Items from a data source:
◇ ◇ ◇ ◇

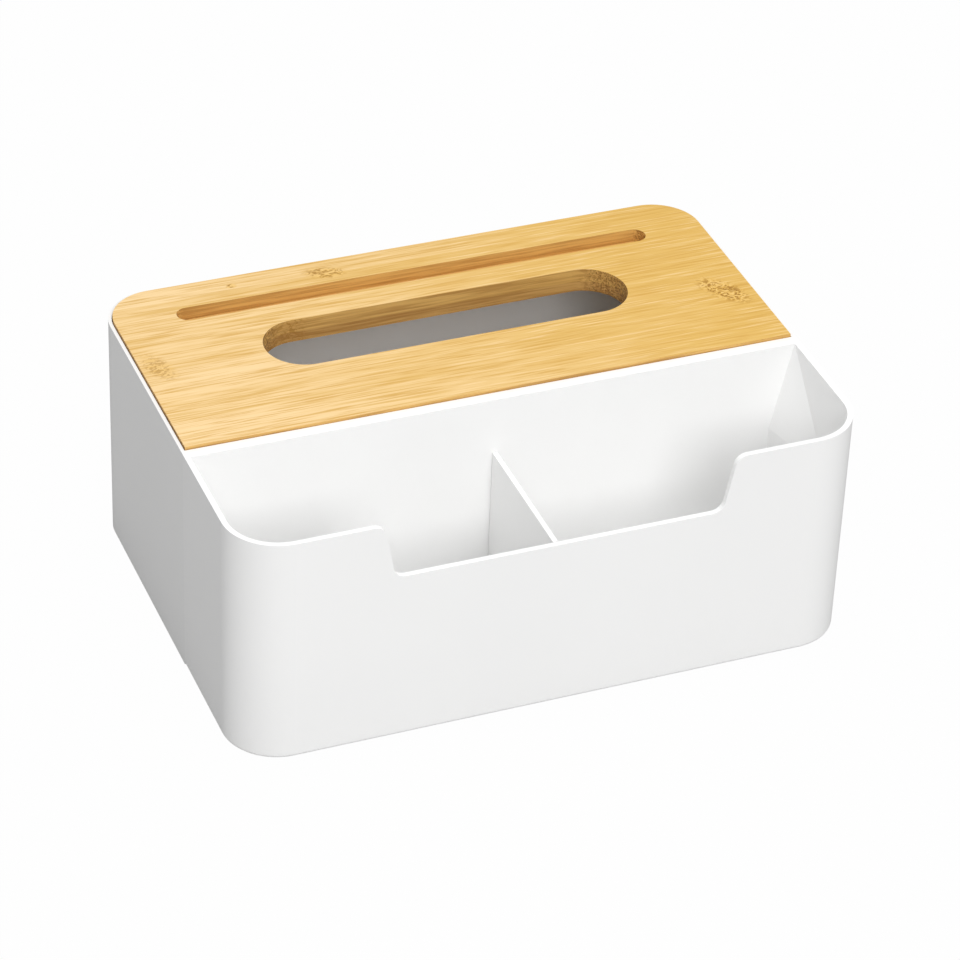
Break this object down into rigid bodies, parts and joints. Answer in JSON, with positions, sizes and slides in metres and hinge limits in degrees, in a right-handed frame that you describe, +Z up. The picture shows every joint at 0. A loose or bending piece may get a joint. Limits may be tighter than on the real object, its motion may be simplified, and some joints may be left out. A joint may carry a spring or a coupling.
{
  "type": "tissue box with drawer",
  "caption": "Desktop tissue box: white plastic housing, lift-off bamboo lid with tissue slot and phone groove, and a notched compartment drawer across the front.",
  "frame": {"origin": "middle of the underside of the feet, at the centre of the whole box in plan", "axes": "+Z up, -Y towards the drawer front, +X to the right seen from the front"},
  "size_m": [0.25, 0.1784, 0.0995],
  "materials": {
    "white_plastic": "satin",
    "drawer_plastic": "satin",
    "bamboo_face": "oiled, satin",
    "bamboo_core": "oiled, satin",
    "foot_rubber": "matt"
  },
  "bodies": {
    "housing": {"tissue_housing": "white_plastic", "foot_front_left": "foot_rubber", "foot_front_right": "foot_rubber", "foot_rear_left": "foot_rubber", "foot_rear_right": "foot_rubber"},
    "drawer": {"front_drawer": "drawer_plastic"},
    "divider": {"drawer_divider": "drawer_plastic"},
    "lid": {"lid_upper_ply": "bamboo_face", "lid_lower_ply": "bamboo_core"}
  },
  "joints": [
    {"name": "drawer_slide", "type": "slide", "parent": "housing", "child": "drawer", "axis": [0, -1, 0], "range_m": [0, 0.06]},
    {"name": "divider_lift", "type": "slide", "parent": "drawer", "child": "divider", "axis": [0, 0, 1], "range_m": [0, 0.08]},
    {"name": "lid_lift", "type": "slide", "parent": "housing", "child": "lid", "axis": [0, 0, 1], "range_m": [0, 0.08]}
  ]
}
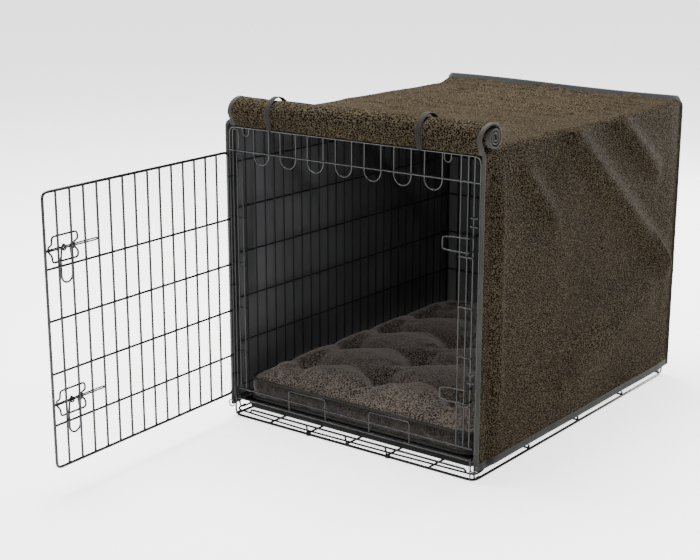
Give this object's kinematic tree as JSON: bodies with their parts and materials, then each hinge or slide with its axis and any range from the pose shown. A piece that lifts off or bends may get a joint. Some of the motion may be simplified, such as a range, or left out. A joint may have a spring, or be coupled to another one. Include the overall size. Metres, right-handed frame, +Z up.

◇ ◇ ◇ ◇

Given problem
Copy out the data shown above without altering anything.

Response below
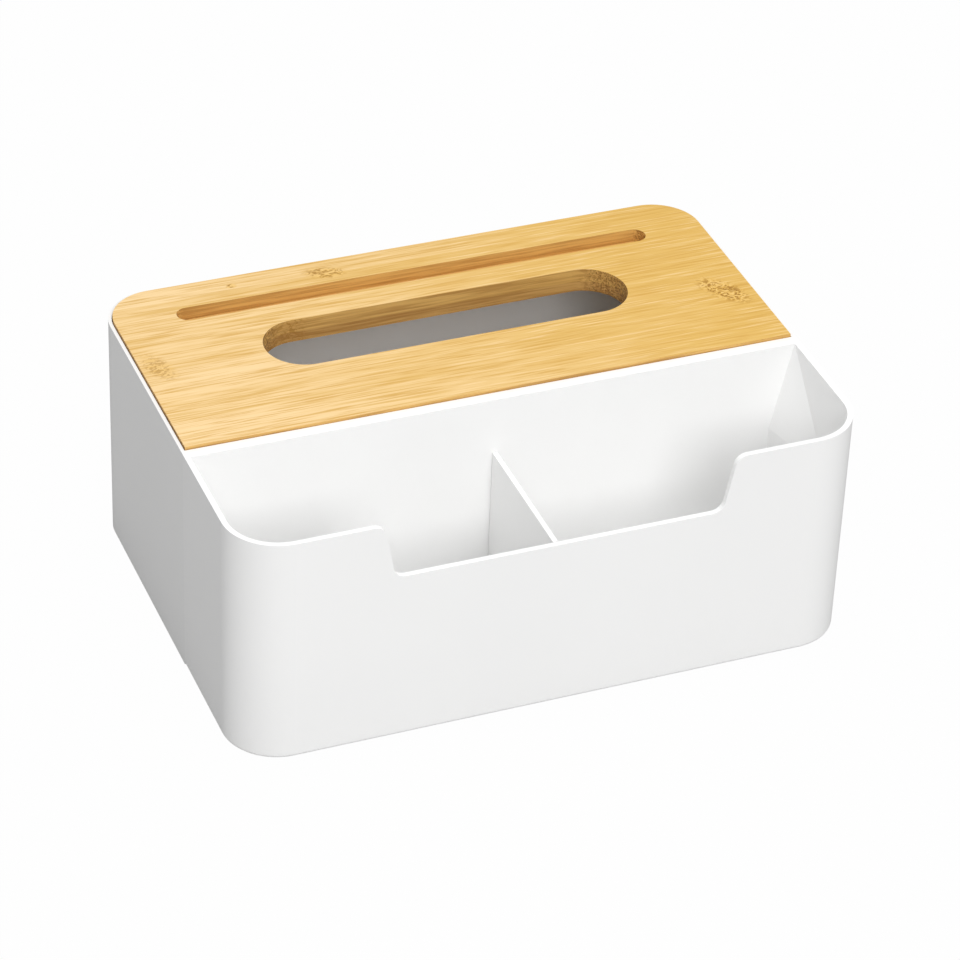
Break this object down into rigid bodies, parts and joints. Answer in JSON, with positions, sizes and slides in metres and hinge limits in degrees, in a right-handed frame that you describe, +Z up. The picture shows every joint at 0. A loose or bending piece may get a joint. Limits may be tighter than on the real object, its motion may be simplified, and some joints may be left out. A joint may carry a spring or a coupling.
{
  "type": "tissue box with drawer",
  "caption": "Desktop tissue box: white plastic housing, lift-off bamboo lid with tissue slot and phone groove, and a notched compartment drawer across the front.",
  "frame": {"origin": "middle of the underside of the feet, at the centre of the whole box in plan", "axes": "+Z up, -Y towards the drawer front, +X to the right seen from the front"},
  "size_m": [0.25, 0.1784, 0.0995],
  "materials": {
    "white_plastic": "satin",
    "drawer_plastic": "satin",
    "bamboo_face": "oiled, satin",
    "bamboo_core": "oiled, satin",
    "foot_rubber": "matt"
  },
  "bodies": {
    "housing": {"tissue_housing": "white_plastic", "foot_front_left": "foot_rubber", "foot_front_right": "foot_rubber", "foot_rear_left": "foot_rubber", "foot_rear_right": "foot_rubber"},
    "drawer": {"front_drawer": "drawer_plastic"},
    "divider": {"drawer_divider": "drawer_plastic"},
    "lid": {"lid_upper_ply": "bamboo_face", "lid_lower_ply": "bamboo_core"}
  },
  "joints": [
    {"name": "drawer_slide", "type": "slide", "parent": "housing", "child": "drawer", "axis": [0, -1, 0], "range_m": [0, 0.06]},
    {"name": "divider_lift", "type": "slide", "parent": "drawer", "child": "divider", "axis": [0, 0, 1], "range_m": [0, 0.08]},
    {"name": "lid_lift", "type": "slide", "parent": "housing", "child": "lid", "axis": [0, 0, 1], "range_m": [0, 0.08]}
  ]
}
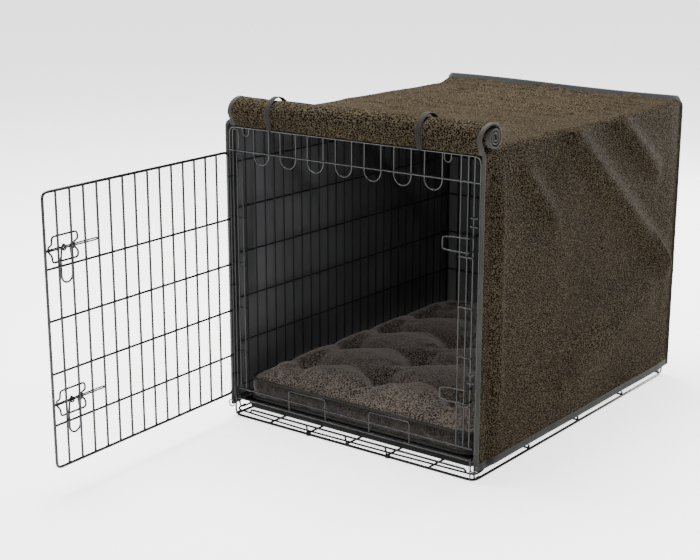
Give this object's kinematic tree as JSON: bodies with their parts and materials, then each hinge or slide with its axis and any range from the pose shown. A piece that lifts off or bends may get a joint. Some of the motion may be simplified, such as a range, or left out. A joint may have a spring, or be coupled to another one. Include the overall size. Metres, right-handed frame, +Z up.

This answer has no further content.